▶ [WHAT TO DO] Search the listing for the string "from" and copy every line that contains it.

▶ [RECORDS FOR THIS EXERCISE]

-*-

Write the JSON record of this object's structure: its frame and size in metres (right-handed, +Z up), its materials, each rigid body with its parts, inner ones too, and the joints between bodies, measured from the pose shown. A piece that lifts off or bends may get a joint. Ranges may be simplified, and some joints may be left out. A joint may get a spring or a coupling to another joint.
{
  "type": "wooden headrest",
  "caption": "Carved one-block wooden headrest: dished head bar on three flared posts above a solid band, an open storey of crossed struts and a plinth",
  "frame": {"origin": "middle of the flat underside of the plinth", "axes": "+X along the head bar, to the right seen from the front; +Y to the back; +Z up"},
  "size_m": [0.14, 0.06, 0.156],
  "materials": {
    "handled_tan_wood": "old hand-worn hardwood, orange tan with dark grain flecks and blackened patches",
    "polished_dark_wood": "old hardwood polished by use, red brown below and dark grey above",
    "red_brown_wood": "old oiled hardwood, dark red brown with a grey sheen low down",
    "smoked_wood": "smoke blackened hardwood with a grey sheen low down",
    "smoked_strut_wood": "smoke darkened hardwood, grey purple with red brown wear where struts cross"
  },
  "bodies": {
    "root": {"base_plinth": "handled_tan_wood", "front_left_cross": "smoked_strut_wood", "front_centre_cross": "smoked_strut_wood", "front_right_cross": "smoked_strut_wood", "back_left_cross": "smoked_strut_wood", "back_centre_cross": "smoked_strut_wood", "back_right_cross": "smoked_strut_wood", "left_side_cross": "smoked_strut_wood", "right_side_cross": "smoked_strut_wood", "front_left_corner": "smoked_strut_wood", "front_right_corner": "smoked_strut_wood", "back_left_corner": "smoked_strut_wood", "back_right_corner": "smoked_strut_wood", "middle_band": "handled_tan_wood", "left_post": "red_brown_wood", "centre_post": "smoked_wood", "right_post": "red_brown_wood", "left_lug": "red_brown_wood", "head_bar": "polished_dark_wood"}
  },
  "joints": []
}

-*-

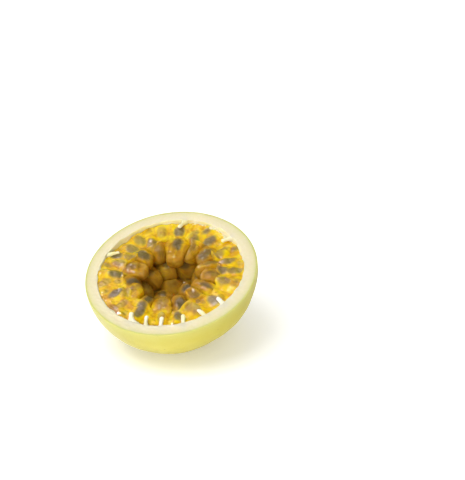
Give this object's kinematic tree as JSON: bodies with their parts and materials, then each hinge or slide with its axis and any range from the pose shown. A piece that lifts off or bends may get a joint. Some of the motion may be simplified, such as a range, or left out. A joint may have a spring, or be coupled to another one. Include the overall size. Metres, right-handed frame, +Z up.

-*-

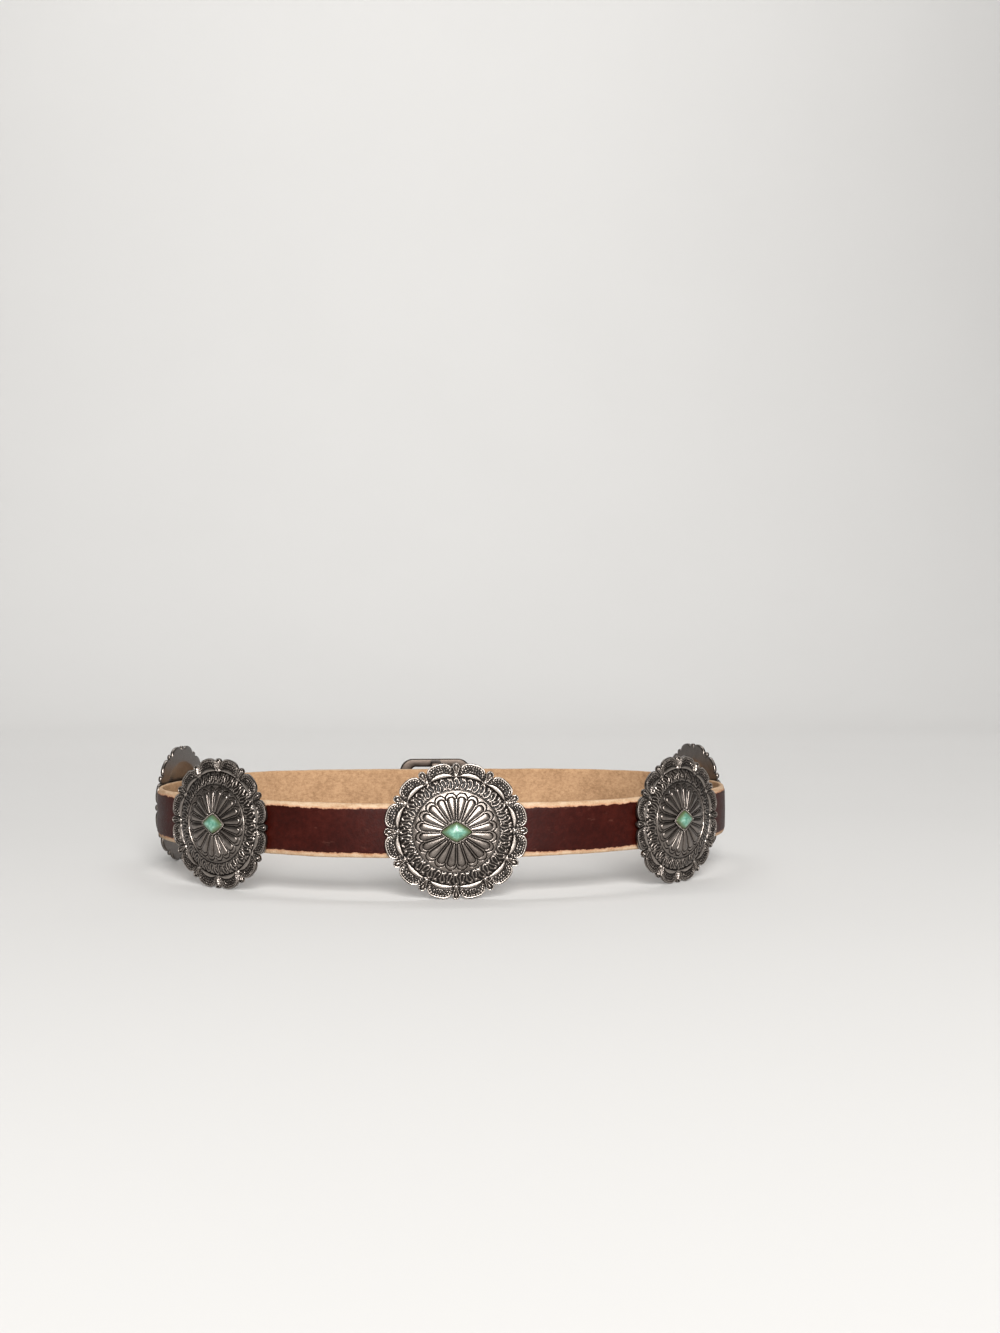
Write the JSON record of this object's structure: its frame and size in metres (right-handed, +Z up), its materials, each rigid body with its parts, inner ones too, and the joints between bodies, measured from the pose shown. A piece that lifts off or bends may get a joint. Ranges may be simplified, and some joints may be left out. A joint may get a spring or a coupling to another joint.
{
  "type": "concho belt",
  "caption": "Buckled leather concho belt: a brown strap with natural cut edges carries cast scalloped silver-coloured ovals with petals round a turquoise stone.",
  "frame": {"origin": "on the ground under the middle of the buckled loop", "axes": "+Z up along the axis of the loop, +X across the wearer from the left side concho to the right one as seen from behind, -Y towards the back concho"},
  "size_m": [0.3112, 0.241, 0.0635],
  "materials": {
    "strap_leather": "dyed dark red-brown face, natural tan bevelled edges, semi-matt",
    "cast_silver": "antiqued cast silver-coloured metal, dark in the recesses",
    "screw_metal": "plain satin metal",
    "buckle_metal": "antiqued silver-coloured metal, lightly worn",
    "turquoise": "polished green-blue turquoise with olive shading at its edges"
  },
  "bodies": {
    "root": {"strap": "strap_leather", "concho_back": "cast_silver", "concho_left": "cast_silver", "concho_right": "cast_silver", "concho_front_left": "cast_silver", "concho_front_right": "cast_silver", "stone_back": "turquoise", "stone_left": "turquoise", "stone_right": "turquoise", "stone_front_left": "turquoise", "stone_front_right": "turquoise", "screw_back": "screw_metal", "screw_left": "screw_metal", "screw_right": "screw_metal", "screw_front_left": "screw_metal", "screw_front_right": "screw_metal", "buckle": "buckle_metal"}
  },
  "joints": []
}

-*-

▶ [FULL RESPONSE]
Write the JSON record of this object's structure: its frame and size in metres (right-handed, +Z up), its materials, each rigid body with its parts, inner ones too, and the joints between bodies, measured from the pose shown. A piece that lifts off or bends may get a joint. Ranges may be simplified, and some joints may be left out. A joint may get a spring or a coupling to another joint.
  "frame": {"origin": "middle of the flat underside of the plinth", "axes": "+X along the head bar, to the right seen from the front; +Y to the back; +Z up"},
Give this object's kinematic tree as JSON: bodies with their parts and materials, then each hinge or slide with its axis and any range from the pose shown. A piece that lifts off or bends may get a joint. Some of the motion may be simplified, such as a range, or left out. A joint may have a spring, or be coupled to another one. Include the overall size. Metres, right-handed frame, +Z up.
Write the JSON record of this object's structure: its frame and size in metres (right-handed, +Z up), its materials, each rigid body with its parts, inner ones too, and the joints between bodies, measured from the pose shown. A piece that lifts off or bends may get a joint. Ranges may be simplified, and some joints may be left out. A joint may get a spring or a coupling to another joint.
  "frame": {"origin": "on the ground under the middle of the buckled loop", "axes": "+Z up along the axis of the loop, +X across the wearer from the left side concho to the right one as seen from behind, -Y towards the back concho"},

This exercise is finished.